The expert letter plays a key role in borderline cases. An experienced director, showrunner, or casting director who can explain the narrative and casting logic that led to the petitioner's selection, describe why the role required the specific skill set the petitioner brings, and characterize how the role functioned within the production provides the adjudicator with the context needed to find the critical role criterion satisfied. Letters of this type should be specific enough that the adjudicator can understand the production's creative structure from reading the letter — not just a general statement that the petitioner was important to the production.

Auditing the critical role portion of your file

Before filing, a checklist for the critical role portion of an O-1B petition should include: Does each claimed critical role have documentation of both the petitioner's specific role and the production's distinguished reputation? Are the billing classifications in the documentation consistent with what the cover letter argues — i.e., are roles claimed as critical actually documented as more than background or day-player credits? Does at least one expert letter address the critical role argument specifically, with enough detail about the petitioner's contribution to explain why the role was critical rather than incidental?

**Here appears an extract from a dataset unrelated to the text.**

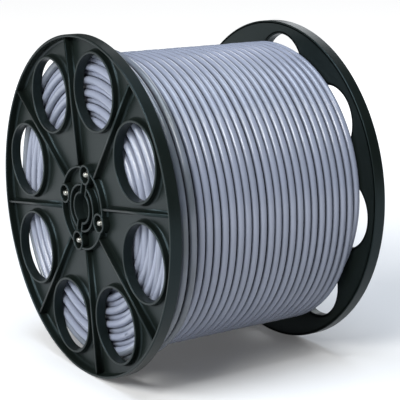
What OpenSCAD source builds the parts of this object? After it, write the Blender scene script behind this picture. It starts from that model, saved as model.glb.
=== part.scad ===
// Plastic cable drum wound with round sheathed cable.
// Two ribbed flanges with hand holes, a plain barrel and four tie rods.
// The drum lies on its rims with its axis along Y and its front flange at -Y.

/* [Drum] */
// Flange diameter
flange_d = 500; // [440:5:640]
// Width over both flanges
drum_w = 363; // [240:1:460]
// Outside diameter of the barrel
barrel_d = 200; // [170:5:230]
// Wall of the barrel
barrel_wall = 5; // [3:0.5:10]

/* [Flange] */
// Thickness of a flange at its rim
flange_t = 18; // [15:0.5:26]
// Thickness of the web between the ribs
web_t = 5; // [4:0.5:9]
// Wall of the rim
rim_wall = 4; // [3:0.5:8]
// Rounding of the rim's edges
rim_round = 1.2; // [0.5:0.1:1.4]
// Number of ribs, with one hand hole between each two
rib_count = 8; // [6:1:9]
// Thickness of a rib
rib_t = 4; // [3:0.5:8]
// Angle from the X axis to the first rib
rib_phase = 8; // [0:1:44]
// Angle by which the rear flange's ribs and hand holes are turned from the front's
rear_turn = 8; // [0:1:22]
// Height of the ring inside the flange that centres the barrel
spigot_h = 8; // [4:1:20]
// Clearance between the barrel and the ring that centres it
spigot_fit = 0.3; // [0.1:0.1:0.6]

/* [Hand holes] */
// Diameter of a hand hole
hole_d = 107; // [80:1:112]
// Diameter of the circle through the hand holes' centres
hole_pcd = 358; // [340:1:370]
// Wall of the collar around a hand hole
collar_wall = 4; // [3:0.5:6]
// Depth of a collar's lip below the rim
collar_drop = 3; // [0:0.5:6]

/* [Hub] */
// Outside diameter of the hub's wall
hub_d = 124; // [118:1:134]
// Thin walls of the hub, its bosses and the spindle tube
hub_wall = 3.5; // [3:0.5:4.5]
// Depth of the hub's lip below the rim
hub_drop = 3; // [2:0.5:6]
// Height of the bosses' lips above the hub's lip
boss_rise = 0.8; // [0.5:0.1:1.5]
// Step from the hub's lip down to the ribs that meet it
rib_dip = 0.6; // [0.4:0.1:1.5]
// Diameter of the spindle bore
bore_d = 42; // [30:1:44]
// Length of the spindle bore's tube
bore_len = 40; // [20:1:60]
// Outside diameter of the ring around the spindle tube
ring_d = 72; // [66:1:74]
// Width of the two keyways in the spindle bore
keyway_w = 10; // [6:0.5:12]
// Depth of a keyway beyond the bore, which takes it through the inner ring
keyway_depth = 16; // [4:0.5:16.5]

/* [Tie rods] */
// Diameter of the circle through the tie rods
rod_pcd = 105; // [103:1:108]
// Diameter of a tie rod
rod_d = 8; // [6:1:10]
// Diameter of the recess that takes a nut
recess_d = 23; // [20:0.5:24]
// Depth of the recess
recess_h = 14; // [12:0.5:16]
// Thickness of the boss floor under the nut
boss_floor = 9; // [6:0.5:14]
// Diameter of a washer
washer_d = 20; // [16:0.5:20]
// Thickness of a washer
washer_t = 1.6; // [1:0.1:2.5]
// Nut size across its flats
nut_af = 13; // [10:1:15]
// Thickness of a nut
nut_t = 6.5; // [5:0.5:9]
// Clearance around a tie rod in its hole
rod_fit = 0.5; // [0.2:0.1:1]
// Clearance around a tie rod in its washer and nut
thread_fit = 0.1; // [0.05:0.05:0.2]

/* [Cable] */
// Diameter of the cable
cable_d = 11.5; // [8:0.5:14]
// Turns across the drum
turns = 25; // [18:1:27]
// Layers of cable
layers = 12; // [8:1:13]
// Diameter over the winding
winding_d = 438; // [400:1:450]
// Clearance between the winding and the plastic
winding_fit = 0.3; // [0.2:0.1:1]

/* [Hidden] */
$fn = 96;

flange_r = flange_d / 2;
inner_w = drum_w - 2 * flange_t;
hole_phase = rib_phase + 180 / rib_count;
hub_top = flange_t - hub_drop;
collar_top = flange_t - collar_drop;
recess_r = max(recess_d, washer_d + 2) / 2;
boss_r = recess_r + hub_wall;
boss_top = hub_top + boss_rise;
recess_floor = boss_top - recess_h;
boss_back = recess_floor - boss_floor;
rod_phase = hole_phase + 360 / rib_count;
bore_r = bore_d / 2;
keyway_end = rod_pcd / 2 - recess_r - hub_wall / 2;
bore_back = hub_top - bore_len;
rod_len = inner_w + 2 * boss_top;
rod_hole_r = rod_d / 2 + rod_fit;
thread_r = rod_d / 2 + thread_fit;
nut_r = nut_af / 2 / cos(30);
barrel_r = barrel_d / 2;
spigot_r = barrel_r - barrel_wall - spigot_fit;
past = 1;

wind_bore_r = barrel_r + winding_fit;
wind_half_w = inner_w / 2 - winding_fit;
turn_pitch = (2 * wind_half_w - cable_d) / (turns - 1);
first_layer_r = wind_bore_r + cable_d / 2;
last_layer_r = winding_d / 2 - cable_d / 2;
layer_pitch = (last_layer_r - first_layer_r) / (layers - 1);
core_half_w = wind_half_w - cable_d / 2 - turn_pitch / 4;

plastic = [0.10, 0.12, 0.11];
steel = [0.72, 0.72, 0.68];
sheath = [0.70, 0.73, 0.78];

// Lays the drum on its rims, with the drum's own +Z towards -Y
module lay_down() {
    translate([0, 0, flange_r]) rotate([90, 0, 0]) children();
}

// Puts a piece at one of the four tie rods
module at_rod(index) {
    rotate(rod_phase + 90 * index) translate([rod_pcd / 2, 0, 0]) children();
}

// Puts a flange-shaped thing at the front, its inner face on the drum's inside
module at_front() {
    translate([0, 0, inner_w / 2]) children();
}

// The same at the rear, as a mirror image
module at_rear() {
    mirror([0, 0, 1]) at_front() children();
}

// Ring between two radii, from one height to another
module ring(outer_r, inner_r, low, high) {
    translate([0, 0, low]) difference() {
        cylinder(r = outer_r, h = high - low);
        translate([0, 0, -past]) cylinder(r = inner_r, h = high - low + 2 * past);
    }
}

// Section of the rim and web, from the hub out, with rounded rim edges
module rim_section() {
    inner_r = flange_r - rim_wall;
    union() {
        translate([bore_r, 0]) square([inner_r - bore_r + past, web_t]);
        translate([inner_r, rim_round]) square([rim_wall, flange_t - 2 * rim_round]);
        translate([inner_r, 0]) square([rim_wall - rim_round, flange_t - rim_round]);
        translate([inner_r + rim_round, 0]) square([rim_wall - 2 * rim_round, flange_t]);
        for (z = [rim_round, flange_t - rim_round])
            translate([flange_r - rim_round, z]) circle(r = rim_round);
        translate([inner_r + rim_round, flange_t - rim_round]) circle(r = rim_round);
    }
}

// One rib, from the hub's lip up to the rim's
module rib() {
    start = hub_d / 2 - hub_wall / 2;
    end = flange_r - rim_wall / 2;
    rotate([90, 0, 0]) translate([0, 0, -rib_t / 2]) linear_extrude(rib_t)
        polygon([[start, 0], [end, 0], [end, flange_t - rim_round], [start, hub_top - rib_dip]]);
}

// Ring between two diameters, flat
module flat_ring(outer_d, wall) {
    difference() {
        circle(d = outer_d);
        circle(d = outer_d - 2 * wall);
    }
}

// Plan of the hub's walls: outer wall, inner ring, spindle tube and keyway walls
module hub_plan() {
    flat_ring(hub_d, hub_wall);
    flat_ring(ring_d, hub_wall);
    flat_ring(bore_d + 2 * hub_wall, hub_wall);
    for (side = [0, 180]) rotate(rod_phase + side)
        translate([bore_r + hub_wall / 2, -keyway_w / 2 - hub_wall])
            square([keyway_end - bore_r - hub_wall / 2, keyway_w + 2 * hub_wall]);
}

module hub_boss() {
    translate([0, 0, boss_back]) cylinder(r = boss_r, h = boss_top - boss_back);
}

module hub_boss_cuts() {
    translate([0, 0, recess_floor]) cylinder(r = recess_r, h = recess_h + past);
    translate([0, 0, boss_back - past]) cylinder(r = rod_hole_r, h = boss_floor + 2 * past);
}

// One flange, its inner face at zero and its outer face up, with its ribs and holes turned
module flange(turn) {
    difference() {
        union() {
            rotate_extrude($fn = 180) rim_section();
            for (i = [0 : rib_count - 1]) rotate(rib_phase + turn + i * 360 / rib_count) rib();
            for (i = [0 : rib_count - 1]) rotate(hole_phase + turn + i * 360 / rib_count)
                translate([hole_pcd / 2, 0, 0])
                    cylinder(d = hole_d + 2 * collar_wall, h = collar_top);
            translate([0, 0, web_t / 2]) linear_extrude(hub_top - web_t / 2) hub_plan();
            ring(spigot_r, spigot_r - hub_wall, -spigot_h, web_t / 2);
            ring(bore_r + hub_wall, bore_r, bore_back, web_t / 2);
            for (i = [0 : 3]) at_rod(i) hub_boss();
        }
        for (i = [0 : rib_count - 1]) rotate(hole_phase + turn + i * 360 / rib_count)
            translate([hole_pcd / 2, 0, -past]) cylinder(d = hole_d, h = flange_t + 2 * past);
        for (side = [0, 180]) rotate(rod_phase + side)
            translate([0, -keyway_w / 2, -past])
                cube([bore_r + keyway_depth, keyway_w, flange_t + past]);
        translate([0, 0, bore_back - past]) cylinder(r = bore_r, h = bore_len + 2 * past);
        for (i = [0 : 3]) at_rod(i) hub_boss_cuts();
    }
}

module front_flange() {
    color(plastic) lay_down() at_front() flange(0);
}

module rear_flange() {
    color(plastic) lay_down() at_rear() flange(rear_turn);
}

module barrel() {
    color(plastic) lay_down()
        ring(barrel_r, barrel_r - barrel_wall, -inner_w / 2, inner_w / 2);
}

// Section of the winding: turns show outside, layers show at both ends
module winding_section() {
    translate([wind_bore_r, -core_half_w])
        square([last_layer_r - wind_bore_r, 2 * core_half_w]);
    for (i = [0 : turns - 1])
        translate([last_layer_r, -wind_half_w + cable_d / 2 + i * turn_pitch])
            circle(d = cable_d);
    for (side = [-1, 1], k = [0 : layers - 1])
        translate([last_layer_r - k * layer_pitch,
                   side * (wind_half_w - cable_d / 2 - (k % 2) * turn_pitch / 2)])
            circle(d = cable_d);
}

module cable_winding() {
    color(sheath) lay_down() rotate_extrude($fn = 180) winding_section();
}

module tie_rod(index) {
    color(steel) lay_down() at_rod(index)
        translate([0, 0, -rod_len / 2]) cylinder(d = rod_d, h = rod_len);
}

module washer(index) {
    color(steel) at_rod(index)
        ring(washer_d / 2, thread_r, recess_floor, recess_floor + washer_t);
}

module nut(index) {
    color(steel) at_rod(index) translate([0, 0, recess_floor + washer_t]) difference() {
        cylinder(r = nut_r, h = nut_t, $fn = 6);
        translate([0, 0, -past]) cylinder(r = thread_r, h = nut_t + 2 * past);
    }
}

front_flange();
rear_flange();
barrel();
cable_winding();
tie_rod(0);  // tie_rod_1
tie_rod(1);  // tie_rod_2
tie_rod(2);  // tie_rod_3
tie_rod(3);  // tie_rod_4
lay_down() at_front() washer(0);  // front_washer_1
lay_down() at_front() washer(1);  // front_washer_2
lay_down() at_front() washer(2);  // front_washer_3
lay_down() at_front() washer(3);  // front_washer_4
lay_down() at_rear() washer(0);  // rear_washer_1
lay_down() at_rear() washer(1);  // rear_washer_2
lay_down() at_rear() washer(2);  // rear_washer_3
lay_down() at_rear() washer(3);  // rear_washer_4
lay_down() at_front() nut(0);  // front_nut_1
lay_down() at_front() nut(1);  // front_nut_2
lay_down() at_front() nut(2);  // front_nut_3
lay_down() at_front() nut(3);  // front_nut_4
lay_down() at_rear() nut(0);  // rear_nut_1
lay_down() at_rear() nut(1);  // rear_nut_2
lay_down() at_rear() nut(2);  // rear_nut_3
lay_down() at_rear() nut(3);  // rear_nut_4
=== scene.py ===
from math import pi, radians
import bpy
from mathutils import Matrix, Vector
import numpy as np


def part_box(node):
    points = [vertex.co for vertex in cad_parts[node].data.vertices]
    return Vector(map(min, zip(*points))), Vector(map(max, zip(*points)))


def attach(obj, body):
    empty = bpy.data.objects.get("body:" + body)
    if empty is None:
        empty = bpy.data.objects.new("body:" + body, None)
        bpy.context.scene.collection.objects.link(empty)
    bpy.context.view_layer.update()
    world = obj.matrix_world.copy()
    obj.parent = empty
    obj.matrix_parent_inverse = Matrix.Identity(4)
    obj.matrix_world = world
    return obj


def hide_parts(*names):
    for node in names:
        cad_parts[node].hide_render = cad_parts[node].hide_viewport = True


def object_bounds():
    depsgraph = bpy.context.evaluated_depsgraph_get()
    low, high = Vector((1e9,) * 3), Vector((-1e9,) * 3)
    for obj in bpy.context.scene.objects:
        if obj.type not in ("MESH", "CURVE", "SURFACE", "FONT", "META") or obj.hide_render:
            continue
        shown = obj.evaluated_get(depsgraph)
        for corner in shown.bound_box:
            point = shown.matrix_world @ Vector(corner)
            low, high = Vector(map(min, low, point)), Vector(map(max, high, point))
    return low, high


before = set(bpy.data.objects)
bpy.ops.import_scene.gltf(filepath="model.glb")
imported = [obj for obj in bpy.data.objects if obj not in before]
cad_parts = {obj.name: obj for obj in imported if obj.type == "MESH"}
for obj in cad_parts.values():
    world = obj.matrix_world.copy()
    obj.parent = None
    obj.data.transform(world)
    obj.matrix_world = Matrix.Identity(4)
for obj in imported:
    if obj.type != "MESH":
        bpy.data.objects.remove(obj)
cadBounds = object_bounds()
mm = 0.001

# Sizes that the frame gives, in millimetres: the rims, the drum's width and the winding
flangeLow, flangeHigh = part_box("front_flange")
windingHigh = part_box("cable_winding")[1]
axisHeight = float(flangeLow[2] + flangeHigh[2]) / 2 / mm
rimRadius = float(flangeHigh[2]) / mm - axisHeight
drumHalfWidth = float(cadBounds[1][1]) / mm
windingRadius = float(windingHigh[2]) / mm - axisHeight
windingHalfWidth = float(windingHigh[1]) / mm


# Closed outline through corners (x, y, rounding). Each rounding is an arc between its two tangent
# points, in equal steps: the two radii blended by the sines of the angles left and covered. A
# support point on either side keeps the flats flat in smooth shading.
def roundedLoop(corners, steps=4, support=0.25):
    points = []
    corners = [np.array(corner, float) for corner in corners]
    for before, corner, after in zip(corners[-1:] + corners[:-1], corners, corners[1:] + corners[:1]):
        tip, rounding = corner[:2], corner[2]
        if rounding == 0:
            points.append(tip)
            continue
        toBefore = (before[:2] - tip) / np.linalg.norm(before[:2] - tip)
        toAfter = (after[:2] - tip) / np.linalg.norm(after[:2] - tip)
        half = 0.5 * np.arccos(np.clip(toBefore @ toAfter, -1, 1))
        bisector = (toBefore + toAfter) / np.linalg.norm(toBefore + toAfter)
        centre = tip + bisector * rounding / np.sin(half)
        start = tip + toBefore * rounding / np.tan(half)
        end = tip + toAfter * rounding / np.tan(half)
        turn = pi - 2 * half
        share = np.linspace(0, 1, steps + 1)[:, None]
        arc = centre + (np.sin((1 - share) * turn) * (start - centre)
                        + np.sin(share * turn) * (end - centre)) / np.sin(turn)
        points += [start + toBefore * support, *arc, end + toAfter * support]
    return np.array(points)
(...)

Actors should also think carefully about which productions to feature rather than trying to include every credit. A petition that leads with three well-documented critical role credits — a recurring role in a recognized streaming series, a co-starring role in an award-winning independent film, and a supporting role in a Broadway production reviewed by major publications — is stronger than a petition that lists twenty credits with thin documentation for each. Quality of documentation over quantity of credits is the operative principle. The adjudicator needs enough to find the criterion satisfied, not a comprehensive career retrospective.